Researchers from Johns Hopkins Medicine have found that over 10 percent of those who have taken psilocybin-containing "magic mushrooms" experienced their worst "bad trip" and put themselves and others in danger during the event. A significant majority called the most distressing episode they had while on a trip "one of the biggest challenges" they have ever encountered in their life.
Psilocybin and other hallucinogens became popular in the United States back in the 1960s as charismatic proponents charmed users with anecdotes of benefits and profound psychological experiences. However, most of them were banned in the 1970s for safety reasons, although not a lot of scientific evidence was released about the drugs' risks.
Study author Roland Griffiths and the research team have conducted earlier works to confirm the benefits of psilocybin use. The current study, however, was aimed at highlighting the effects of bad trips.
For a study, published in the Journal of Psychopharmacology, the researchers carried out a survey involving 1,993 participants. Focused on the topic of psilocybin use, the survey included three questionnaires: the Mystical Experience Questionnaire (developed by Griffiths and colleagues back in 2006), the Hallucinogen Rating Scale, and portions of the 5D-Altered States of Consciousness Questionnaire.
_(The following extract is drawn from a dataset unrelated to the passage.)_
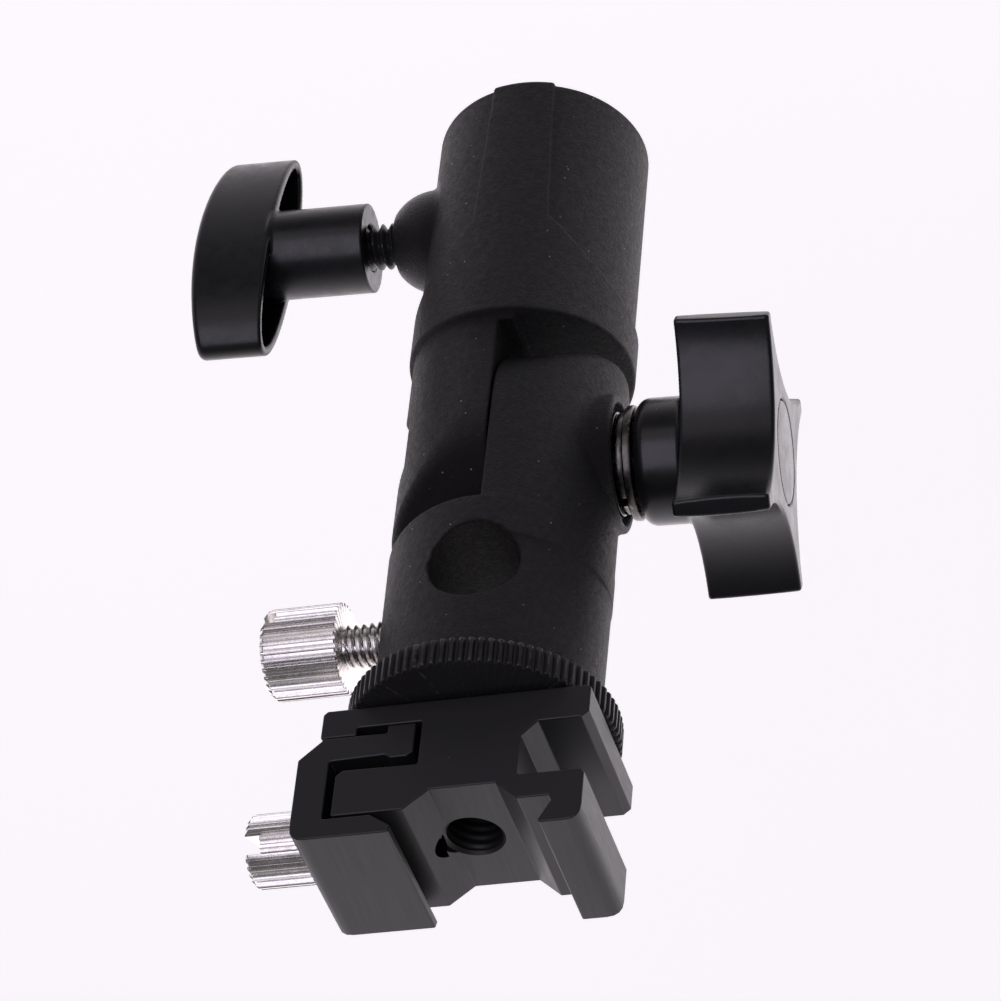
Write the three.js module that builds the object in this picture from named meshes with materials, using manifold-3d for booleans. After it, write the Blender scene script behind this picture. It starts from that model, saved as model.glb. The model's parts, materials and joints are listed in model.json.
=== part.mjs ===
// Umbrella swivel bracket: a light-stand socket, a tilting umbrella holder and a flash shoe.
// Millimetres, +Z from the stand socket's open end up to the flash shoe.
// The tilt axis and all thumb screws lie along X, and the umbrella hole lies along Y.
import * as THREE from "three";
import { mergeVertices } from "three/addons/utils/BufferGeometryUtils.js";
import Module from "manifold-3d";

const wasm = await Module();
wasm.setup();

// ---------------------------------------------------------------- driving dimensions
const GAP = 0.3; // clearance between neighbouring pieces
const BODY_R = 14; // both castings
const COLLAR_R = 14.6; // raised panel and swivel collar of the socket
const SPIGOT_R = 8.25; // socket bore for a 16 mm stand spigot
const SPIGOT_DEPTH = 36;
const PIVOT_Z = 55.8; // tilt axis
const LUG_END_R = 14.3; // rounded ends of both lugs, about the tilt axis
const SOCKET_SHOULDER_Z = 39.7;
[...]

The entire survey took about an hour to accomplish.
Of the respondents, 78 percent were male, 89 percent were Caucasian, 66 percent were from the United States, and 51 percent had graduate or college degrees. Survey participants were, on average, 30 years old when they joined the study and 23 years old when they had their bad trips. Ninety-three percent also said they used psilocybin more than twice.
Aside from the 10.7 percent that put themselves or others in danger during a bad trip, 2.6 percent said they became violent or aggressive while 2.7 percent said they sought out medical assistance. Five of those with reported pre-existing depression or anxiety or have thought of suicide before attempted suicide while on a bad high from the drug.
Psilocybin Not Always Bad
At the same time, however, some study participants reported positive experiences from psilocybin, such as antidepressive effects, with six subjects saying their suicidal thoughts went away after their worst bad trip, a third saying the experience was one of the top five most meaningful events in their lives, and another third saying it was one of their top five most spiritually significant experience.
"The counterintuitive finding that extremely difficult experiences can sometimes also be very meaningful experiences is consistent with what we see in our studies with psilocybin," said Griffiths.
However, the researchers caution that enjoying the positive effects of psilocybin means ensuring the drug is taken in a safe environment.
Magic mushrooms have long been used in certain cultures to promote healing and for religious purposes but corresponding safeguards have been developed as these cultures recognized the substance's potential dangers.
Psilocybin Use In The United States
According to the National Survey on Drug Use and Health by the Substance Abuse and Mental Health Services Administration, about 8.7 percent of Americans or 22.9 million individuals in the country have taken psilocybin before.
While it does come with psychological and behavioral risks, psilocybin is not addictive and is also not harmful to the liver, brain, and other organs.